The first generally recognized factor affecting P/E contraction or expansion: expected inflation rates. In general, markets prefer inflation levels that aren't too hot and aren't too cold. Crestmont Research has posted a copious amount of research addressing this factor and has summed up the relationship with their "Y-Curve" chart:
In sum, the Y-Curve shows us that markets like environments where inflation expectations run about 1% to 2% per year. As inflation increases, P/Es contract. Markets dislike deflationary environments as well. Why do inflationary and deflationary environments affect animal spirits? It comes down to understanding that current market prices reflect the sum of "discounted" future cash flows. Cash flows are discounted back at the required rate of return investors demand to compensate for risk. If that perceived risk rate is higher, the value of those future dollars is less in today's dollars, resulting in a lower current price. Conversely, a lower required rate of return, i.e. lower perceived risk, means the discounted future cash flows are worth more in current terms, hence a higher price. In inflationary environments, perceived risk is higher, and investors require a much higher future rate of return to compensate for inflation risks. Even though nominal earnings presumably go up in inflationary situations, the increase in future earnings is not enough to compensate for the future risk, thus depressing current prices. Deflationary environments generally accompany some sort of economic disruption. Required rates of return may not reach levels seen during inflationary environments, but perceived risk is elevated. At the same time earnings are either not growing or outright contracting. Take elevated risk perception and expectations for zero growth in cash flows, and the value of those future cash flows in current dollars is lower.
Another potential factor affecting P/Es is perception of general economic and/or political volatility. This can be country specific, region specific, or global. The general effect is the same. Increased perceptions of risk and volatility increase the required rate of return. In an extreme example, a coup in a particular country would certainly increase risk perception and required rates of return. Or, downshifts in market thinking in terms of future economic prospects reduce the perception of future cash flow levels. As we discussed above, negative changes in cash flow and risk expectations lower the current or present value of future cash flows.
Finally, major paradigm shifts among investors can lead to expansion of P/E levels, often to unsustainable levels. Generally, the transmission mechanism here is increased/outsized expectations for future earnings and cash flows, all other things being equal. During the 1960s, excitement surrounding the "Nifty 50" created feelings that there would be significant potential for outsized future cash flows.
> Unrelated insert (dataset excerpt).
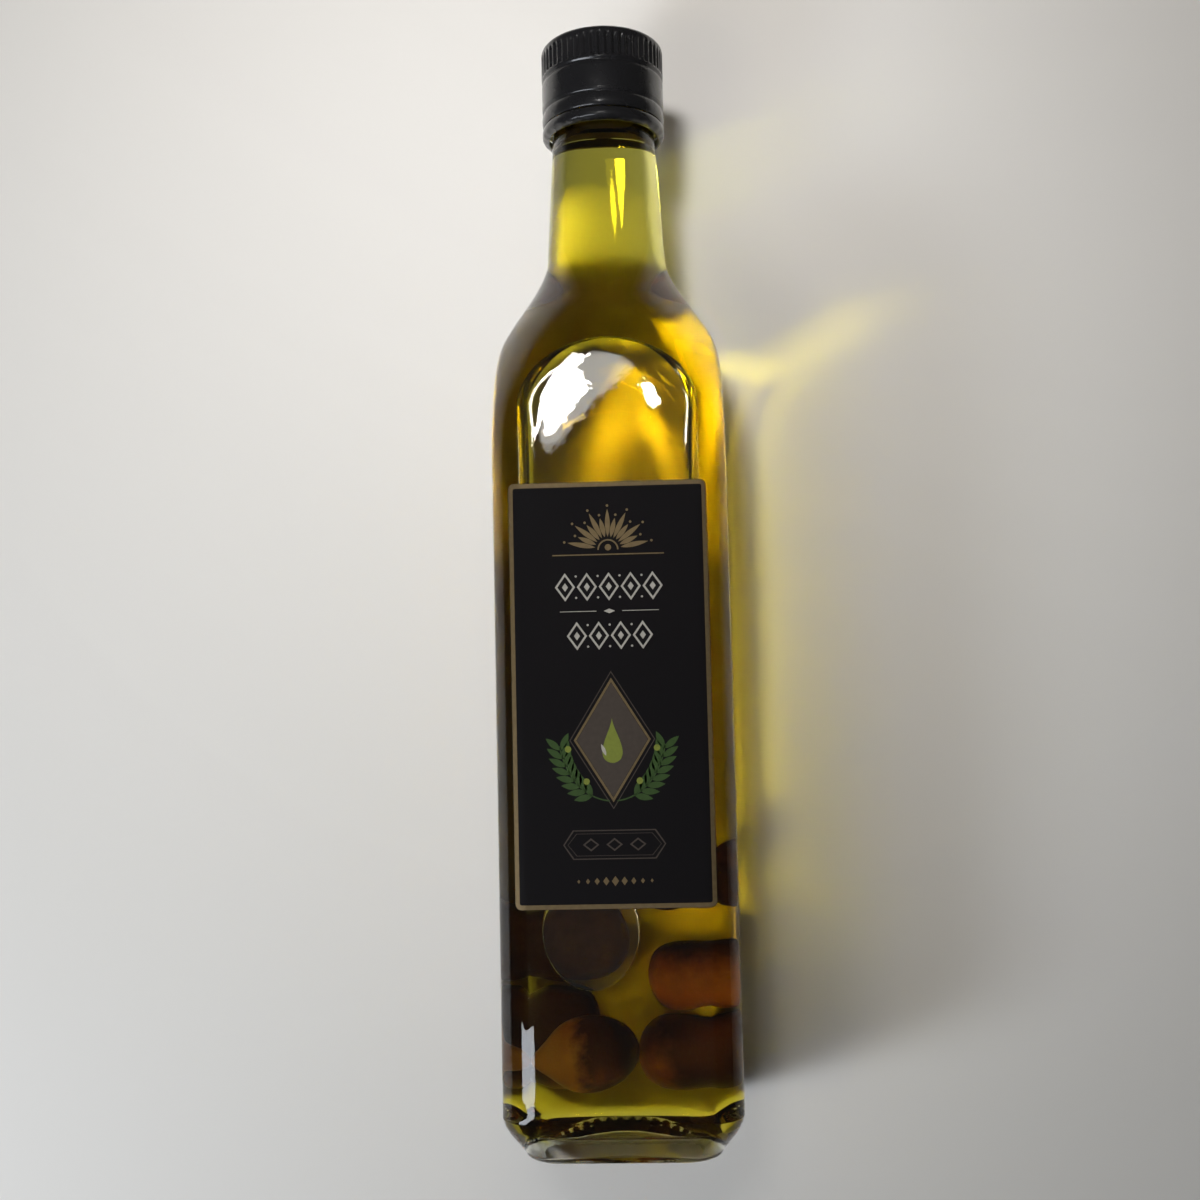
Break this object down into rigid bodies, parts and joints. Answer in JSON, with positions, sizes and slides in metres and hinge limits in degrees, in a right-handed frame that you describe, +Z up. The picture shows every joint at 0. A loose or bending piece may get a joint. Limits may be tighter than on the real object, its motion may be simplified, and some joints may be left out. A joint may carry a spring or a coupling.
{
  "type": "olive oil bottle",
  "caption": "Square clear glass bottle of golden olive oil with a domed shoulder, ribbed black screw cap and black front label, lying on its back.",
  "frame": {"origin": "centre of the bottle's footprint on the surface it lies on, halfway along its length", "axes": "+Y along the bottle towards its cap, +Z up through the front label, +X to the right with the label read upright"},
  "size_m": [0.0564, 0.275, 0.0571],
  "materials": {
    "clear_glass": "clear glass with a faint grey-green tint, glossy",
    "golden_oil": "clear golden-yellow liquid, glossy",
    "black_aluminium": "black lacquer, satin to semi-gloss",
    "black_paper": "printed label paper, black with gold edge, satin"
  },
  "bodies": {
    "root": {"glass_bottle": "clear_glass", "olive_oil": "golden_oil", "screw_cap": "black_aluminium", "tamper_band": "black_aluminium", "front_label": "black_paper"}
  },
  "joints": []
}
More recently, the tech/internet boom in the late 1990s (and the housing boom last decade) proved that expectations of future cash flows/profits can get way out of hand in terms of historical reality. Investors in 2000 were convinced that the internet boom would create a "New Normal." Home buyers in 2005 and 2006 near the end were absolutely convinced home prices could never decline.
Whatever the situation, we know long-term earnings growth has been consistent over time and that earnings growth has tracked nominal GDP growth closely. And, we know from experience that humans are prone to herd behavior and extreme over and under exuberance. Around the world, investors tend to overemphasize both good and bad news. No matter the factors driving P/E expansion and outsized market returns, at some point the over exuberance reflected in elevated P/Es reaches its natural ceiling. Heightened perception meets cold reality, expectations are reset, investors act accordingly, money exits, and multiples return to levels more befitting of the long-term trend. In 2000 and 2001, investors quickly came back to earth as expected earnings and cash flows didn't materialize in the tech sector to the extent implicitly reflected in multiples. Companies underlying the market indices were never going to "grow into" those expectations, at least not in the short or intermediate term. On the other hand, with depressed valuations, at some point psychology becomes far too depressed relative to historical trend. The early 1980s represents the last time we saw sustained single digit normalized P/E ratios. This was a period marked by high inflation and interest rates, political certainty, and economic malaise. Predictions of eternal decline and malaise proved to be far off the mark. Investors with patience and an understanding of longer-term cycles were rewarded by buying equities in the early 1980s when many others were shying away.
As individual and institutional investors, its important to understand that P/E cycles have been consistent over time in terms of moving significantly above and below mean levels and that multiple expansion and compression is an important part of understanding returns. Identifying the factors driving expansion and contraction is important, as is understanding that investors tend to believe that trends will continue indefinitely into the future, despite evidence that the factors driving expansion and contraction will eventually reverse course.